┌────────
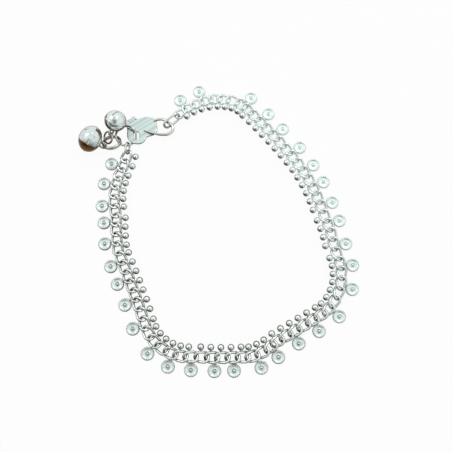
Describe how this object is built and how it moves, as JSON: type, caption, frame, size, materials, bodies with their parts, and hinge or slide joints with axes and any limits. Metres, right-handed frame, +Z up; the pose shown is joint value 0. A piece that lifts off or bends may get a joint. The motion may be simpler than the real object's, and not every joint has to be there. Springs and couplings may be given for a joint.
{
  "type": "anklet",
  "caption": "Payal anklet: a closed loop of twisted curb links with a ball on each inner side, rimmed disc drops outside, a leaf plate clasp with a wire hook, and jingle bells.",
  "frame": {"origin": "middle of the loop's footprint, on the surface it lies on", "axes": "+Z up; the clasp lies towards -X and +Y; +Y and +X lie in the surface"},
  "size_m": [0.0926, 0.0992, 0.0091],
  "materials": {
    "silver": "polished, slightly tarnished",
    "pellet": "dull"
  },
  "bodies": {
    "root": {"chain_run_01": "silver", "chain_run_02": "silver", "chain_run_03": "silver", "chain_run_04": "silver", "chain_run_05": "silver", "chain_run_06": "silver", "chain_run_07": "silver", "chain_run_08": "silver", "chain_run_09": "silver", "chain_run_10": "silver", "chain_run_11": "silver", "chain_run_12": "silver", "chain_run_13": "silver", "chain_run_14": "silver", "disc_drop_01": "silver", "disc_drop_02": "silver", "disc_drop_03": "silver", "disc_drop_04": "silver", "disc_drop_05": "silver", "disc_drop_06": "silver", "disc_drop_07": "silver", "disc_drop_08": "silver", "disc_drop_09": "silver", "disc_drop_10": "silver", "disc_drop_11": "silver", "disc_drop_12": "silver", "disc_drop_13": "silver", "disc_drop_14": "silver", "disc_drop_15": "silver", "disc_drop_16": "silver", "disc_drop_17": "silver", "disc_drop_18": "silver", "disc_drop_19": "silver", "disc_drop_20": "silver", "disc_drop_21": "silver", "disc_drop_22": "silver", "disc_drop_23": "silver", "disc_drop_24": "silver", "disc_drop_25": "silver", "disc_drop_26": "silver", "disc_drop_27": "silver", "disc_drop_28": "silver", "disc_drop_29": "silver", "disc_drop_30": "silver", "disc_drop_31": "silver", "disc_drop_32": "silver", "clasp_hook": "silver", "main_ring": "silver", "start_link": "silver", "hook_link": "silver", "bell_1": "silver", "bell_2": "silver", "bell_ring_1": "silver", "bell_ring_2": "silver", "bell_1_pellet": "pellet", "bell_2_pellet": "pellet"}
  },
  "joints": []
}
└────────
▶ _Exercise goal_
All of the data must be returned exactly.

▶ _Correct response_
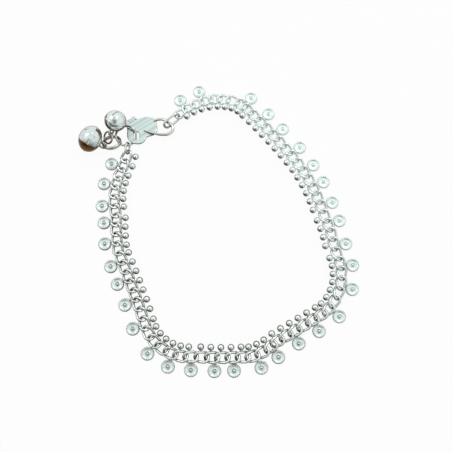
Describe how this object is built and how it moves, as JSON: type, caption, frame, size, materials, bodies with their parts, and hinge or slide joints with axes and any limits. Metres, right-handed frame, +Z up; the pose shown is joint value 0. A piece that lifts off or bends may get a joint. The motion may be simpler than the real object's, and not every joint has to be there. Springs and couplings may be given for a joint.
{
  "type": "anklet",
  "caption": "Payal anklet: a closed loop of twisted curb links with a ball on each inner side, rimmed disc drops outside, a leaf plate clasp with a wire hook, and jingle bells.",
  "frame": {"origin": "middle of the loop's footprint, on the surface it lies on", "axes": "+Z up; the clasp lies towards -X and +Y; +Y and +X lie in the surface"},
  "size_m": [0.0926, 0.0992, 0.0091],
  "materials": {
    "silver": "polished, slightly tarnished",
    "pellet": "dull"
  },
  "bodies": {
    "root": {"chain_run_01": "silver", "chain_run_02": "silver", "chain_run_03": "silver", "chain_run_04": "silver", "chain_run_05": "silver", "chain_run_06": "silver", "chain_run_07": "silver", "chain_run_08": "silver", "chain_run_09": "silver", "chain_run_10": "silver", "chain_run_11": "silver", "chain_run_12": "silver", "chain_run_13": "silver", "chain_run_14": "silver", "disc_drop_01": "silver", "disc_drop_02": "silver", "disc_drop_03": "silver", "disc_drop_04": "silver", "disc_drop_05": "silver", "disc_drop_06": "silver", "disc_drop_07": "silver", "disc_drop_08": "silver", "disc_drop_09": "silver", "disc_drop_10": "silver", "disc_drop_11": "silver", "disc_drop_12": "silver", "disc_drop_13": "silver", "disc_drop_14": "silver", "disc_drop_15": "silver", "disc_drop_16": "silver", "disc_drop_17": "silver", "disc_drop_18": "silver", "disc_drop_19": "silver", "disc_drop_20": "silver", "disc_drop_21": "silver", "disc_drop_22": "silver", "disc_drop_23": "silver", "disc_drop_24": "silver", "disc_drop_25": "silver", "disc_drop_26": "silver", "disc_drop_27": "silver", "disc_drop_28": "silver", "disc_drop_29": "silver", "disc_drop_30": "silver", "disc_drop_31": "silver", "disc_drop_32": "silver", "clasp_hook": "silver", "main_ring": "silver", "start_link": "silver", "hook_link": "silver", "bell_1": "silver", "bell_2": "silver", "bell_ring_1": "silver", "bell_ring_2": "silver", "bell_1_pellet": "pellet", "bell_2_pellet": "pellet"}
  },
  "joints": []
}